The equation for columns ['Sex', 'Rank', 'Year', 'Degree', 'YSdeg'] with respect to Salary:
[ 1241.7924996   5586.18144952   482.85976783 -1331.64406341
  -128.79057354] + 11410.14654725559


In [None]:
def lin_reg_wrt_focus(salary_discrim_cols, df, focus='Salary'):
    input_cols = df[salary_discrim_cols]
    focus_output = df[focus]
    regr_sd = linear_model.LinearRegression()
    regr_sd.fit(input_cols, focus_output)
    return regr_sd.score(input_cols, focus_output)

In [None]:
print('R^2 score for equation using all columns: {}'
      .format(lin_reg_wrt_focus(salary_discrim_cols, df_sd)))

In [None]:
def get_combos(cols):
    return [it.combinations(cols, n + 1) for n in range(len(cols))]

In [None]:
combos = get_combos(salary_discrim_cols)

In [None]:
def all_combo_scores(combos, df, focus='Salary'):
    combo_scores = {}
    for m in range(len(list(combos))):
        for n in list(combos[m]):
            combo_scores[lin_reg_wrt_focus(list(n), df, focus)] = n
    return combo_scores

In [None]:
combo_scores = all_combo_scores(combos, df)
sorted(combo_scores.items(), key=lambda c: c[0], reverse=True)

Salary Discrimination, Task 2 Conclusion
The selection with the best  score is: Sex, Rank, Year, Degree, YSdeg: 0.85471806744109691 (as seen above)

However, although including all of the columns produces the highest  score, there are two dominant factors: Year and Rank.

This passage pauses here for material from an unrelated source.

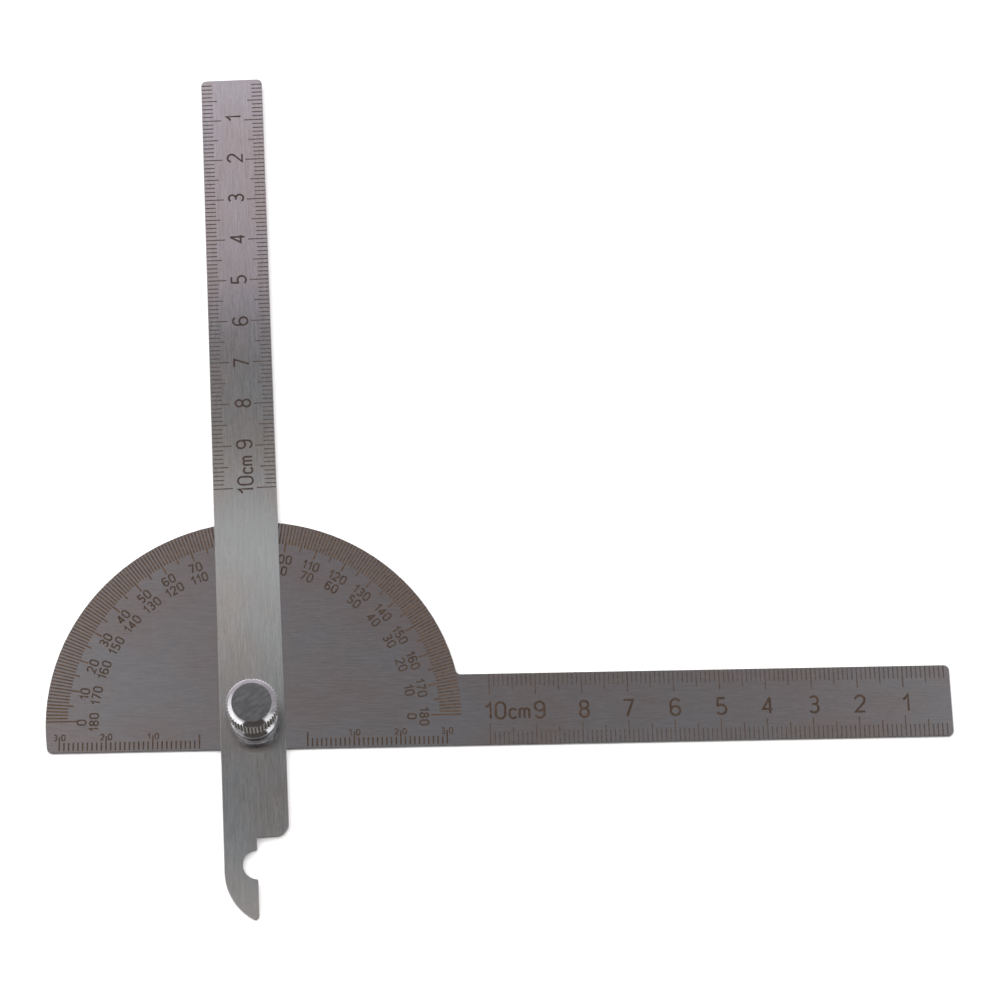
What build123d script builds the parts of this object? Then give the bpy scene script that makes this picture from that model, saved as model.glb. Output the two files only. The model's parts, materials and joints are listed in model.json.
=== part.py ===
from build123d import *
import os
from math import cos, pi, radians, sin

# Double-arm protractor. Millimetres, +Z up. The origin is on the pivot axis at the
# underside of the base plate, which lies flat on the work. +X runs along the fixed rule.

# Driving dimensions
SHEET = 1.0            # thickness of both steel sheets
EDGE_BREAK = 0.12      # bevel on the sheets' outer edges
CORNER = 1.2           # radius of the sheets' outer corners
GAP = 0.02             # film of clearance between faces that slide on each other
FIT = 0.05             # radial running clearance at the pivot

DISC_R = 44.8          # half disc that carries the degree ring
EDGE_DROP = 7.0        # distance from the pivot axis to the straight reference edge
RULE_W = 16.0          # width of the fixed rule
RULE_END = 151.18      # pivot axis to the free end of the fixed rule
RULE_ROOT = 1.0        # fillet where the disc runs into the rule

SWING_ANGLE = 91.75    # angle from the fixed rule to the swing arm at rest
ARM_W = 14.0           # width of the swing arm
ARM_OFFSET = 0.33      # the arm's centreline passes this far to the left of the pivot
ARM_END = 152.75       # pivot axis to the free end of the swing arm
STEP_U = -26.7         # where the arm narrows to its tail
STEP_R = 2.8           # rounded shoulder beside the step
TAIL_V = -0.1          # inner edge of the tail, measured from the arm's centreline
HOOK_R = 12.0          # long curve on the back of the tail
HOOK_U = -33.9         # where that curve leaves the arm's straight edge
TIP_R = 0.8            # rounded point of the tail
NOTCH_U = -32.5        # centre of the half-round notch in the tail's inner edge
NOTCH_R = 3.1
NOTCH_LIP = 0.35       # rounded lips of the notch and of the step's inner corner

STUD_HEAD_R = 4.0      # flush head, seated in a counterbore of the base plate
STUD_HEAD_H = 0.5
STUD_NECK = 5.2        # square neck that stops the stud from turning
STUD_JOURNAL_R = 2.5   # the swing arm turns on this
THREAD_R = 2.0         # M4 x 0.7 thread, drawn as a plain shank
STUD_TOP = 9.6
STUD_TIP = 0.4         # bevel at the end of the thread

WASHER_R = 5.0
WASHER_H = 0.5

NUT_R = 5.55           # over the crests of the knurl
NUT_H = 10.9
NUT_FACE_R = 4.28      # flat polished top
NUT_BEVEL_H = 0.85     # height of the bevel around that top
HEAD_H = 5.3           # knurled head, with its bevel
KNURL_TEETH = 46
KNURL_DEPTH = 0.3
NECK_R = 4.3           # waist between the head and the foot
FOOT_R = 5.2
FOOT_H = 1.05          # straight rim of the foot, under its 45 degree slope
RIM_BREAK = 0.2        # small bevels under the head and under the foot
NUT_BORE_DEPTH = 8.2   # blind tapped hole

# Levels, all measured from the underside of the base plate
ARM_Z = SHEET + GAP
ARM_TOP = ARM_Z + SHEET
WASHER_Z = ARM_TOP + GAP
NUT_Z = WASHER_Z + WASHER_H
NUT_TOP = NUT_Z + NUT_H
HEAD_Z = NUT_TOP - HEAD_H


def round_corners(sketch, corners):
    """Round the sketch's corner nearest to each (x, y) with its radius."""
    for x, y, radius in corners:
        fillet(sketch.vertices().sort_by_distance((x, y))[0], radius=radius)


def break_edges(part, bottom, top):
    """Bevel the outer edges of a sheet's two faces."""
    for level in (bottom, top):
        face = part.faces().filter_by_position(Axis.Z, level - GAP / 4, level + GAP / 4)[0]
        chamfer(face.outer_wire().edges(), length=EDGE_BREAK)


# Base plate: half disc and fixed rule, cut from one sheet
half_chord = (DISC_R**2 - EDGE_DROP**2) ** 0.5
rule_top = RULE_W - EDGE_DROP
with BuildPart() as base_plate:
    with BuildSketch() as plate_outline:
        Circle(DISC_R)
        with Locations((0, -EDGE_DROP)):
            Rectangle(3 * DISC_R, 2 * DISC_R, align=(Align.CENTER, Align.MAX), mode=Mode.SUBTRACT)
            Rectangle(RULE_END, RULE_W, align=(Align.MIN, Align.MIN))
        round_corners(plate_outline, [
            (-half_chord, -EDGE_DROP, CORNER),
            (DISC_R, rule_top, RULE_ROOT),
            (RULE_END, -EDGE_DROP, CORNER),
            (RULE_END, rule_top, CORNER),
        ])
    extrude(amount=SHEET)
    break_edges(base_plate, 0, SHEET)
    # Seat of the stud's flush head, and the square hole for its neck
    with BuildSketch():
        Circle(STUD_HEAD_R + FIT / 2)
    extrude(amount=STUD_HEAD_H, mode=Mode.SUBTRACT)
    with BuildSketch():
        Rectangle(STUD_NECK + FIT, STUD_NECK + FIT)
    extrude(amount=SHEET, mode=Mode.SUBTRACT)
base_plate.part.label = "base_plate"

# Swing arm: straight scale with a hooked tail, drawn along its own centreline
along_arm = Vector(cos(radians(SWING_ANGLE)), sin(radians(SWING_ANGLE)), 0)
across_arm = Vector(-along_arm.Y, along_arm.X, 0)
arm_plane = Plane(
    origin=across_arm * ARM_OFFSET + Vector(0, 0, ARM_Z),
    x_dir=along_arm,
    z_dir=(0, 0, 1),
)
hook_centre_v = ARM_W / 2 - HOOK_R
hook_tip_u = HOOK_U - (HOOK_R**2 - (TAIL_V - hook_centre_v) ** 2) ** 0.5
with BuildPart() as swing_arm:
    with BuildSketch(arm_plane) as arm_outline:
        with Locations((STEP_U, 0)):
            Rectangle(ARM_END - STEP_U, ARM_W, align=(Align.MIN, Align.CENTER))
        with BuildLine():
            back = Line((STEP_U, ARM_W / 2), (HOOK_U, ARM_W / 2))
            hook = TangentArc(back @ 1, (hook_tip_u, TAIL_V), tangent=back % 1)
            Polyline(hook @ 1, (STEP_U, TAIL_V), back @ 0)
        make_face()
        with Locations((NOTCH_U, TAIL_V)):
            Circle(NOTCH_R, mode=Mode.SUBTRACT)
        round_corners(arm_outline, [
            (ARM_END, ARM_W / 2, CORNER),
            (ARM_END, -ARM_W / 2, CORNER),
            (STEP_U, -ARM_W / 2, STEP_R),
            (STEP_U, TAIL_V, NOTCH_LIP),
            (NOTCH_U + NOTCH_R, TAIL_V, NOTCH_LIP),
            (NOTCH_U - NOTCH_R, TAIL_V, NOTCH_LIP),
            (hook_tip_u, TAIL_V, TIP_R),
        ])
    extrude(amount=SHEET)
    break_edges(swing_arm, ARM_Z, ARM_TOP)
    with BuildSketch(Plane.XY.offset(ARM_Z)):
        Circle(STUD_JOURNAL_R + FIT)
    extrude(amount=SHEET, mode=Mode.SUBTRACT)
swing_arm.part.label = "swing_arm"

# Pivot stud: flush head, square neck, journal for the arm and thread for the nut
with BuildPart() as pivot_stud:
    with BuildSketch():
        Circle(STUD_HEAD_R)
    extrude(amount=STUD_HEAD_H)
    with BuildSketch():
        Rectangle(STUD_NECK, STUD_NECK)
    extrude(amount=SHEET)
    with BuildSketch():
        Circle(STUD_JOURNAL_R)
    extrude(amount=ARM_TOP - GAP)
    with BuildSketch():
        Circle(THREAD_R)
    extrude(amount=STUD_TOP)
    chamfer(pivot_stud.edges().group_by(Axis.Z)[-1], length=STUD_TIP)
pivot_stud.part.label = "pivot_stud"

# Washer between the nut and the swing arm
with BuildPart() as washer:
    with BuildSketch(Plane.XY.offset(WASHER_Z)):
        Circle(WASHER_R)
        Circle(THREAD_R + 2 * FIT, mode=Mode.SUBTRACT)
    extrude(amount=WASHER_H)
    chamfer(washer.edges().group_by(Axis.Z)[-1].sort_by(SortBy.LENGTH)[-1], length=EDGE_BREAK)
washer.part.label = "washer"

# Thumb nut: sloping foot, waist, and a straight-knurled head with a bevelled flat top
tooth = 2 * pi / KNURL_TEETH
crests_and_roots = [
    (radius * cos((k + shift) * tooth), radius * sin((k + shift) * tooth))
    for k in range(KNURL_TEETH)
    for radius, shift in ((NUT_R, 0), (NUT_R - KNURL_DEPTH, 0.5))
]
with BuildPart() as thumb_nut:
    with BuildSketch(Plane.XZ):
        with BuildLine():
            Polyline(
                (0, NUT_Z),
                (FOOT_R - RIM_BREAK, NUT_Z),
                (FOOT_R, NUT_Z + RIM_BREAK),
                (FOOT_R, NUT_Z + FOOT_H),
                (NECK_R, NUT_Z + FOOT_H + FOOT_R - NECK_R),
                (NECK_R, HEAD_Z),
                (0, HEAD_Z),
                close=True,
            )
        make_face()
    revolve(axis=Axis.Z)
    with BuildSketch(Plane.XY.offset(HEAD_Z)):
        with BuildLine():
            Polyline(*crests_and_roots, close=True)
        make_face()
    extrude(amount=HEAD_H)
    # The head's bevels are turned after the knurl, so they cut the ends of the teeth
    with BuildSketch(Plane.XZ):
        with BuildLine():
            Polyline(
                (NUT_FACE_R, NUT_TOP),
                (NUT_R, NUT_TOP - NUT_BEVEL_H),
                (NUT_R + 1, NUT_TOP - NUT_BEVEL_H),
                (NUT_R + 1, NUT_TOP),
                close=True,
            )
        make_face()
        with BuildLine():
            Polyline(
                (NUT_R - 2 * RIM_BREAK, HEAD_Z),
                (NUT_R, HEAD_Z + 2 * RIM_BREAK),
                (NUT_R + 1, HEAD_Z + 2 * RIM_BREAK),
                (NUT_R + 1, HEAD_Z),
                close=True,
            )
        make_face()
    revolve(axis=Axis.Z, mode=Mode.SUBTRACT)
    with BuildSketch(Plane.XY.offset(NUT_Z)):
        Circle(THREAD_R + FIT)
    extrude(amount=NUT_BORE_DEPTH, mode=Mode.SUBTRACT)
thumb_nut.part.label = "thumb_nut"

os.makedirs("parts", exist_ok=True)
export_step(base_plate.part, "parts/base_plate.step")
export_step(swing_arm.part, "parts/swing_arm.step")
export_step(pivot_stud.part, "parts/pivot_stud.step")
export_step(washer.part, "parts/washer.step")
export_step(thumb_nut.part, "parts/thumb_nut.step")
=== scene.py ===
import json
import math

import bmesh
import bpy
from mathutils import Matrix, Vector


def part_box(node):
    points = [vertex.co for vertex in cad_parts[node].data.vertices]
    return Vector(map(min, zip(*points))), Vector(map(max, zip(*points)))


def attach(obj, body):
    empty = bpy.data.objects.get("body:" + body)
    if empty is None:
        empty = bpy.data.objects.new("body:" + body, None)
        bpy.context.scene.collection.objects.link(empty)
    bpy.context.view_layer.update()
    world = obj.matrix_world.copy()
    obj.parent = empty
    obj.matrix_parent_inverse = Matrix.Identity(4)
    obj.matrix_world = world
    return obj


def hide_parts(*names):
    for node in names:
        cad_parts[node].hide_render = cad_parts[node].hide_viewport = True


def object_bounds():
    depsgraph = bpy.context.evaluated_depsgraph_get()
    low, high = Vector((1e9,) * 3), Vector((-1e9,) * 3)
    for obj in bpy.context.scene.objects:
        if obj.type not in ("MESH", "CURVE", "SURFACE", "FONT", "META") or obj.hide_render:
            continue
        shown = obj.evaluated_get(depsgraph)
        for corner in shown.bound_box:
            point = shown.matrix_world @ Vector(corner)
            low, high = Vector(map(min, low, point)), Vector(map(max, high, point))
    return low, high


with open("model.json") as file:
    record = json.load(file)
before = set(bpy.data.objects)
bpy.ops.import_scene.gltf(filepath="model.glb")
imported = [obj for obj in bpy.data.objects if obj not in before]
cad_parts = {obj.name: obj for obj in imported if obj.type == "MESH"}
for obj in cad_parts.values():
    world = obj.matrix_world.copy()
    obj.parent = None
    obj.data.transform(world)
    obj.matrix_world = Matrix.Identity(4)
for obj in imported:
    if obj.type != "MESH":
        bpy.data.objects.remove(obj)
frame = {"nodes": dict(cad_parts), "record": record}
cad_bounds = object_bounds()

MM = 0.001

# ---------------------------------------------------------------- places taken from the frame
plate_low, plate_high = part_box("base_plate")
arm_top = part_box("swing_arm")[1].z
stud_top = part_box("pivot_stud")[1].z
nut_low, nut_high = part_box("thumb_nut")
mounts = {m["name"]: m for m in frame["record"]["mounts"]}
edge_normal = mounts["arm_edge"]["axis"]
arm_angle = math.atan2(edge_normal[1], edge_normal[0]) + math.pi / 2
arm_turn = Matrix.Rotation(arm_angle, 4, "Z")
arm_places = [arm_turn.inverted() @ v.co for v in frame["nodes"]["swing_arm"].data.vertices]
arm_end = max(place.x for place in arm_places)
plate_top = plate_high.z
rule_end = plate_high.x
rule_foot = plate_low.y
disc_radius = max(v.co.y for v in frame["nodes"]["base_plate"].data.vertices)

RULE_WIDTH = 16 * MM
ARM_WIDTH = 14 * MM
arm_middle = max(place.y for place in arm_places) - ARM_WIDTH / 2
EDGE_BREAK = 0.12 * MM     # bevel on the sheets' edges, which carries no marks
SLIDING_GAP = 0.02 * MM    # between faces that slide on each other
HEAD_HEIGHT = 5.3 * MM     # of the thumb nut's knurled head
BEVEL_HEIGHT = 0.85 * MM   # of the bevel round its top
KNURL_TEETH = 46
KNURL_DEPTH = 0.3 * MM
NUT_FOOT = 5.2 * MM        # radii of the thumb nut
NUT_WAIST = 4.3 * MM
NUT_FACE = 4.28 * MM
NUT_BORE = 2.05 * MM
NUT_BORE_DEPTH = 8.2 * MM
FOOT_RIM = 1.0 * MM        # height of the foot's upright rim
SOFT_EDGE = 0.2 * MM       # radius of the nut's rounded edges
STUD_HEAD = 4.0 * MM       # radii of the pivot stud
STUD_JOURNAL = 2.5 * MM
STUD_HEAD_HEIGHT = 0.5 * MM
STUD_TIP = 0.4 * MM        # bevel at the end of the thread
THREAD_RADIUS = 2.0 * MM
THREAD_PITCH = 0.7 * MM
THREAD_DEPTH = 0.38 * MM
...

Just these two factors taken together have a score of 0.84364809332645985.

In [None]:
num_by_sex = df.Sex.value_counts()
print('Num men: {}\nNum women: {}'.format(num_by_sex[0], num_by_sex[1]))

In [None]:
df.pivot_table(index=df.index, columns='Sex', values='Salary') \
    .plot(kind='hist', alpha=0.7, stacked=True, bins=20, title='Salary by Sex')
plt.xlabel('Dollars')
plt.ylabel('Faculty')
plt.show()

In [None]:
df.pivot_table(index=df.index, columns='Sex', values='Rank') \
    .plot(kind='hist', alpha=0.7, stacked=True, title='Rank by Sex')
plt.xticks([1, 2, 3])
plt.xlabel('Rank')
plt.ylabel('Faculty')
plt.show()

In [None]:
df.pivot_table(index=df.index, columns='Sex', values='Year') \
    .plot(kind='hist', alpha=0.7, stacked=True, bins=12,
          title='Years in Rank by Sex')
plt.xlabel('Years')
plt.ylabel('Faculty')
plt.show()

In [None]:
df_sd_10 = df[df['Year'] <= 10]

In [None]:
combos_10 = get_combos(salary_discrim_cols)
combo_10_scores = all_combo_scores(combos_10, df_sd_10)
sorted(combo_10_scores.items(), key=lambda c: c[0], reverse=True)

In [None]:
df_sd_10.pivot_table(index=df_sd_10.index, columns='Sex', values='Salary') \
    .plot(kind='hist', alpha=0.7, stacked=True, bins=20,
          title='Salary by Sex, Max 10 Years at Current Rank')
plt.xlabel('Dollars')
plt.ylabel('Faculty')
plt.show()

In [None]:
df_sd_10.pivot_table(index=df_sd_10.index, columns='Sex', values='Rank') \
    .plot(kind='hist', alpha=0.7, stacked=True, 
          title='Rank by Sex, Max 10 Years at Current Rank')
plt.xticks([1,2,3])
plt.xlabel('Dollars')
plt.ylabel('Faculty')
plt.show()

In [None]:
rank_discrim_cols = ['Sex', 'Year', 'Degree', 'YSdeg']
combos_rank = get_combos(rank_discrim_cols)
combo_rank_scores = all_combo_scores(combos_rank, df_sd_10, 'Rank')
sorted(combo_rank_scores.items(), key=lambda c: c[0], reverse=True)

Salary Discrimination, Task 3 Conclusion
Even looking at the influencers of Rank, looking only at those who have been at their present rank for 10 years or less, there is no correlation with Sex. There is no salary discrimination by Sex.